What irritates me about these non-diet culture diets, is that physical health seems to be completely forgotten about. The clients are given a free for all to eat whatever they like, whenever they like. Sounds amazing right? The catch is, they are told that weight loss is not necessarily guaranteed, and not to expect it. The aim of the game is purely to establish a healthy relationship with food. I do believe this is also very important, as I know the negative psychological effects dieting can cause. However, you cannot promote taking ZERO accountability and blaming your ‘genetics’ on your weight. Sure, genetics and the gut microbiome play a role in weight loss/gain, but at the end of the day YOU are ultimately in charge of your decisions. YOU are in charge of what food or drink you put in your mouth. All of these decisions are ultimately YOUR choice. Mindset is everything. You can continue to feel sorry for yourself, for the shitty cards you think you have been dealt. Or, you can take ownership of your life and start by making small, but meaningful changes. I know I have played the victim of my own sob stories. Having IBS and PCOS can cause fluctuations in weight and how much water I hold, meaning I may look slightly ‘bigger’ than I’d like to at times. This can get to me sometimes, as I’m only human, but dwelling on these things will not make the situation any better.

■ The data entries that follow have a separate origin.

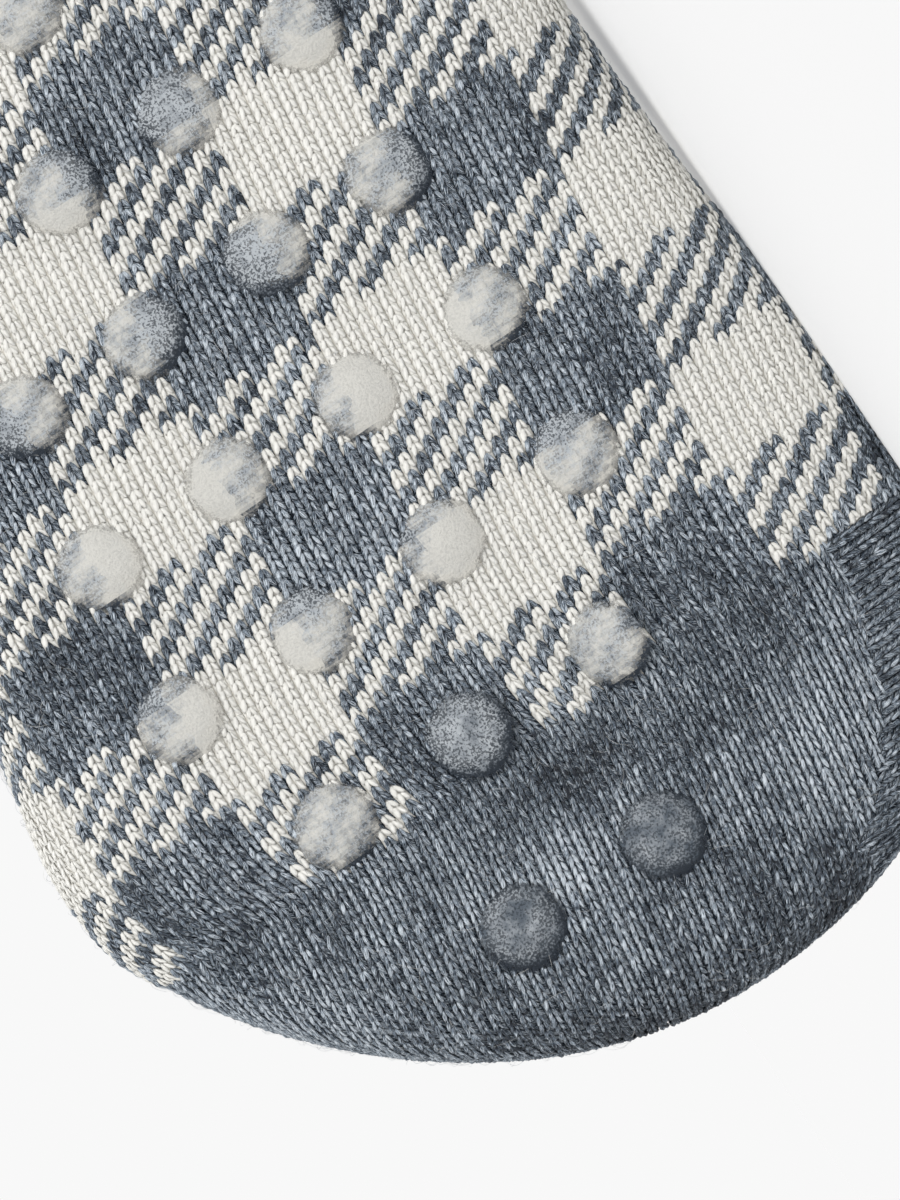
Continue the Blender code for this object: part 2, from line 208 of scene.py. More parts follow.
TOE_TIP_HEIGHT = 0.422
TOE_UPPER_SIDE = {"start": 1.281, "width": 0.582, "power": 1.4}
TOE_LOWER_SIDE = {"start": 0.853, "width": 0.422, "power": 2.0}
TOE_TOP_SLOPE = 0.45
TOE_NOSE_RISE = 0.08
OUTLINE_COUNT = 400


def section_table():
    """All sections in millimetres: back x, back y, front x, front y, low, high, side, powers."""
    rows = []
    for _, sole_x, instep_x, instep_y, low, high, side, back_power, front_power in FOOT_SECTIONS:
        rows.append((sole_x * BODY_LENGTH, 0.0, instep_x * BODY_LENGTH, instep_y * INSTEP_HEIGHT,
                     low * BALL_WIDTH, high * BALL_WIDTH, side, back_power, front_power))
    instep_end = np.array(rows[-1][2:4])
    bend = np.array((LEG_SETBACK + LEG_DEPTH, LEG_FRONT_START * ANKLE_HEIGHT)) - instep_end
    for _, back_x, back_y, front_x, front_y, low, high, side, back_power, front_power in HEEL_SECTIONS:
        front = instep_end + bend * (front_x, front_y)
        rows.append((back_x * BODY_LENGTH, back_y * ANKLE_HEIGHT, front[0], front[1],
                     low * BALL_WIDTH, high * HEEL_WIDTH, side, back_power, front_power))
    leg_rise = LEG_HEIGHT - ANKLE_HEIGHT
    for _, back_x, front_x, back_up, front_up, low, high, side, back_power, front_power in LEG_SECTIONS:
        rows.append((LEG_SETBACK + back_x * LEG_DEPTH, ANKLE_HEIGHT + back_up * leg_rise,
                     LEG_SETBACK + front_x * LEG_DEPTH, ANKLE_HEIGHT + front_up * leg_rise,
                     low * BALL_WIDTH, high * LEG_THICKNESS, side, back_power, front_power))
    return np.array(rows)


def smooth_rows(table, places):
    """The table read at any place between its rows, on cubics whose slopes blend the neighbours'."""
    steps = np.diff(table, axis=0)
    slopes = np.empty_like(table)
    slopes[1:-1] = 0.5 * (steps[:-1] + steps[1:])
    slopes[0] = steps[0]
    slopes[-1] = steps[-1]
    row = np.clip(places.astype(int), 0, len(table) - 2)
    t = (places - row)[..., None]
    start = (2 * t**3 - 3 * t**2 + 1) * table[row] + (t**3 - 2 * t**2 + t) * slopes[row]
    end = (3 * t**2 - 2 * t**3) * table[row + 1] + (t**3 - t**2) * slopes[row + 1]
    return start + end


def tube_points(places, turns, inset):
    """Points of the tube: at each place two superellipse halves, read by direction.

    The direction (cos, sin) is divided by its p-norm, so turns -90, 0, 90 and 180 degrees are
    the sole's middle, the upper side, the instep and the floor's side.
    """
    rows = smooth_rows(SECTION_TABLE, places)
    back = rows[..., 0:2]
    low, high, side = rows[..., 4], rows[..., 5], rows[..., 6]
    forward = rows[..., 2:4] - back
    height = np.linalg.norm(forward, axis=-1)
    forward = forward / height[..., None]
    cosine = np.cos(np.radians(turns))
    sine = np.sin(np.radians(turns))
    power = np.where(sine < 0.0, rows[..., 7], rows[..., 8])
    reach = (np.abs(cosine) ** power + np.abs(sine) ** power) ** (-1.0 / power)
    middle = 0.5 * (low + high)
    width = np.where(cosine < 0.0, middle - low + SETTLE, high - middle) - inset
    depth = np.where(sine < 0.0, side * height, (1.0 - side) * height) - inset
    from_back = side * height + reach * sine * depth
    flat = back + from_back[..., None] * forward
    level = np.maximum(middle + reach * cosine * width, np.maximum(inset, 0.0))
    return np.concatenate((flat, level[..., None]), axis=-1)


def between(table, rows, columns):
    """The table read between its rows and columns, linearly in both."""
    rows = np.clip(rows, 0.0, table.shape[0] - 1.001)
    columns = np.clip(columns, 0.0, table.shape[1] - 1.001)
    i, j = rows.astype(int), columns.astype(int)
    u, v = rows - i, columns - j
    near = table[i, j] * (1.0 - v) + table[i, j + 1] * v
    far = table[i + 1, j] * (1.0 - v) + table[i + 1, j + 1] * v
    return near * (1.0 - u) + far * u


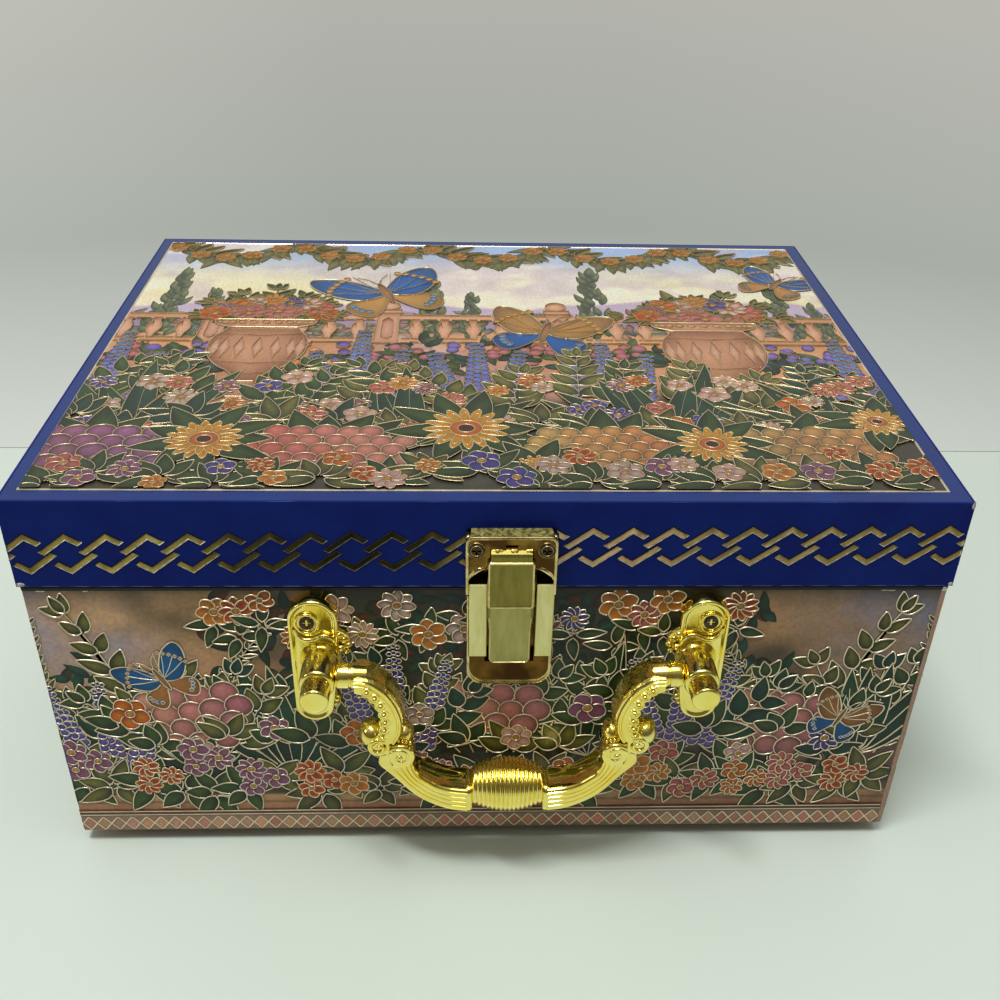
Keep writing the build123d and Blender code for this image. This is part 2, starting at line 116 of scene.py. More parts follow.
def painted(name, rough=0.36, coat=0.0, metal=0.0, spec=0.3, value=(0.54, 0.72)):
    """colours painted on the piece itself"""
    m, nt, p = new_mat(name)
    a = nt.nodes.new("ShaderNodeAttribute")
    a.attribute_name = "Col"
    g = nt.nodes.new("ShaderNodeHueSaturation")
    g.inputs["Saturation"].default_value = 1.0
    nt.links.new(a.outputs["Color"], g.inputs["Color"])
    g.inputs["Saturation"].default_value = 1.12
    nt.links.new(ramp(nt, noise(nt, 900.0, 2.0), 0.3, 0.7, value[0] if metal == 0 else 0.95, value[1] if metal == 0 else 1.05), g.inputs["Value"])
    nt.links.new(g.outputs[0], p.inputs["Base Color"])
    p.inputs["Roughness"].default_value = rough
    p.inputs["Metallic"].default_value = metal
    p.inputs["Coat Weight"].default_value = coat
    p.inputs["Coat Roughness"].default_value = 0.15
    p.inputs["Specular IOR Level"].default_value = spec
    return m


M = {
    "print": painted("printed_gloss_paper"),
    "lidprint": painted("printed_lid_paper", rough=0.30, spec=0.5, value=(0.58, 0.76)),
    "lidfoil": plain("lid_gold_foil", (0.50, 0.40, 0.22), (0.66, 0.55, 0.34), 0.36, metal=0.6, scale=160),
    "foil": plain("cream_gold_foil", (0.66, 0.54, 0.36), (0.82, 0.72, 0.52), 0.34, metal=0.65, scale=160),
    "chainfoil": painted("chain_gold_foil", rough=0.24, metal=0.95),
    "chainrim": plain("chain_foil_rim", (0.66, 0.60, 0.42), (0.80, 0.74, 0.56), 0.25, metal=0.9, scale=160),
    "blue": plain("royal_blue_wrap", (0.002, 0.009, 0.120), (0.003, 0.014, 0.146), 0.30, scale=60, bumps=0.05, bscale=1400, spec=0.07),
    # the top border's blue is a little lighter than the wrap's: painted sheen from the ceiling
    "bluetop": plain("royal_blue_border_painted_sheen", (0.003, 0.019, 0.128), (0.004, 0.025, 0.155), 0.28, scale=60, spec=0.34),
    "blueworn": plain("worn_corner_paper", (0.10, 0.09, 0.13), (0.52, 0.46, 0.42), 0.7, scale=900),
    # lighter blue for the lid's edge lines: partly rubbed paper on the top edge, and painted highlight on both edges
    "blueedge": plain("rubbed_and_highlit_blue_edge", (0.020, 0.040, 0.20), (0.075, 0.11, 0.30), 0.45, scale=260, spec=0.3),
    "chip": plain("chipped_paper", (0.55, 0.50, 0.38), (0.86, 0.83, 0.72), 0.6, scale=900),
    "dark": plain("dark_plain_paper", (0.012, 0.014, 0.035), (0.02, 0.022, 0.05), 0.7),
    "lining": plain("gold_lining_paper", (0.62, 0.47, 0.20), (0.72, 0.57, 0.28), 0.55, scale=500, bumps=0.1),
    "divider": plain("divider_card", (0.55, 0.41, 0.20), (0.64, 0.50, 0.27), 0.65, scale=400, bumps=0.1),
    "board": plain("raw_fibreboard", (0.50, 0.35, 0.20), (0.62, 0.46, 0.29), 0.85, scale=500, bumps=0.25),
    "foot": plain("black_foot_plastic", (0.014, 0.014, 0.015), (0.022, 0.022, 0.024), 0.6, scale=600, bumps=0.1),
    "gold": plain("bright_gold_plating", (0.92, 0.74, 0.16), (0.97, 0.84, 0.26), 0.13, metal=1.0, scale=110, bumps=0.10, bscale=300, rspread=0.05),
    "hammered": plain("hammered_gold_plating", (0.90, 0.70, 0.13), (0.97, 0.82, 0.24), 0.16, metal=1.0, scale=90, bumps=0.75, bscale=620, rspread=0.04),
    # lighter and darker copies of the latch brass: the dark antique plates and the light olive and cream sheets differ
    # partly by finish and partly as painted reflection, dark where the room is reflected and light where the table is
    "antiquedark": plain("antique_gold_dark_with_painted_reflection", (0.050, 0.022, 0.006), (0.17, 0.085, 0.016), 0.16, metal=1.0, scale=75, rspread=0.04, lo=0.40, hi=0.62),
    "antique": plain("antique_gold_plate_with_painted_reflection", (0.075, 0.034, 0.008), (0.24, 0.135, 0.026), 0.17, metal=1.0, scale=110, rspread=0.04, lo=0.42, hi=0.60),
    # bright rim brass: a painted highlight on the latch's turned edges and beads, and the worn corners of the lid
    # plate
    "antiquerim": plain("antique_gold_rim_worn_and_highlit", (0.52, 0.39, 0.15), (0.74, 0.60, 0.29), 0.18, metal=1.0, scale=300, rspread=0.04),
    "olive": plain("olive_gold_sheet", (0.175, 0.145, 0.030), (0.26, 0.215, 0.05), 0.40, metal=0.9, scale=500, stretch=(1, 1, 0.2)),
    "olivewall": plain("olive_gold_wall", (0.11, 0.10, 0.025), (0.40, 0.36, 0.12), 0.5, metal=0.45, scale=800, bumps=0.2, lo=0.40, hi=0.60),
    "bronzering": plain("bronze_ring", (0.14, 0.10, 0.04), (0.46, 0.35, 0.16), 0.25, metal=1.0, scale=500),
    "olivelight": plain("olive_gold_lever", (0.33, 0.295, 0.09), (0.42, 0.385, 0.135), 0.42, metal=0.85, scale=500, stretch=(1, 1, 0.2)),
    "creambar": plain("cream_gold_sheet", (0.64, 0.58, 0.22), (0.76, 0.70, 0.32), 0.38, metal=0.7, scale=500, stretch=(1, 1, 0.2)),
    "hinge": plain("hinge_brass", (0.60, 0.44, 0.17), (0.72, 0.55, 0.24), 0.30, metal=1.0, scale=150),
    "steel": plain("zinc_steel", (0.48, 0.48, 0.47), (0.62, 0.62, 0.60), 0.35, metal=1.0, scale=300),
    "creamlip": plain("cream_gold_lip", (0.20, 0.13, 0.03), (0.46, 0.34, 0.10), 0.32, metal=0.9, scale=700, stretch=(1, 1, 0.15)),
    "printbase": plain("printed_paper_edge", (0.36, 0.20, 0.15), (0.48, 0.28, 0.18), 0.4, scale=60),
    "screw": plain("bronze_screw", (0.020, 0.012, 0.006), (0.085, 0.055, 0.024), 0.24, metal=1.0, scale=500),
    "darkscrew": plain("dark_screw", (0.035, 0.022, 0.018), (0.10, 0.06, 0.05), 0.30, metal=0.9, scale=500),
}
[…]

People regularly comment on the volume of food I consume and ask me how I ‘get away’ with eating such nice food without gaining weight or body fat. The answer is that I am mindful in what and how much I eat. Calories matter. A basic law of thermodynamics is that, in order to lose weight, the calories you consume in one day must be less than the calories you expend in that same day. The opposite applies for weight gain. If you consume more calories than you burn that day, then you will gain that weight. Simples. You don’t need to do what the latest fitspo is doing. Be it macro tracking, extreme diets like low carb or keto diet – you don’t need to do it. At the end of the day, the bigger picture is that your calorie consumption for that day is balanced with the amount of energy expenditure you create – be it through daily steps or exercising.

What can you do? Make smarter decisions with foods. Educate yourself and track your calories for a while. This will give you an insight into your daily calorie consumption and the calorie content of your favourite foods. You don’t have to keep it up or obsess over it – because that’s not healthy, is it? These decisions are not meant to add stress to your life, they’re meant to enhance it, so do what works for you. You don’t need to follow any restrictive diet, as this restrictive mentality will most likely leave you with increased cravings, and the desire to binge. Eating healthy and dieting to be a healthier weight doesn’t need to be so dull. Life is too short to eat boring food, so recreate healthier, calorie friendly versions of your favourite foods. I eat chocolate every single day, so I never really feel the need to ‘pig out’ anymore. I do love burgers and cakes as much as the next person, but the difference is, I don’t feel the need to make a whole weekend of it anymore. At the end of the day, all that matters is what you want to do. The reality is, by continuing to blindly eat calories, you probably won’t make any progress.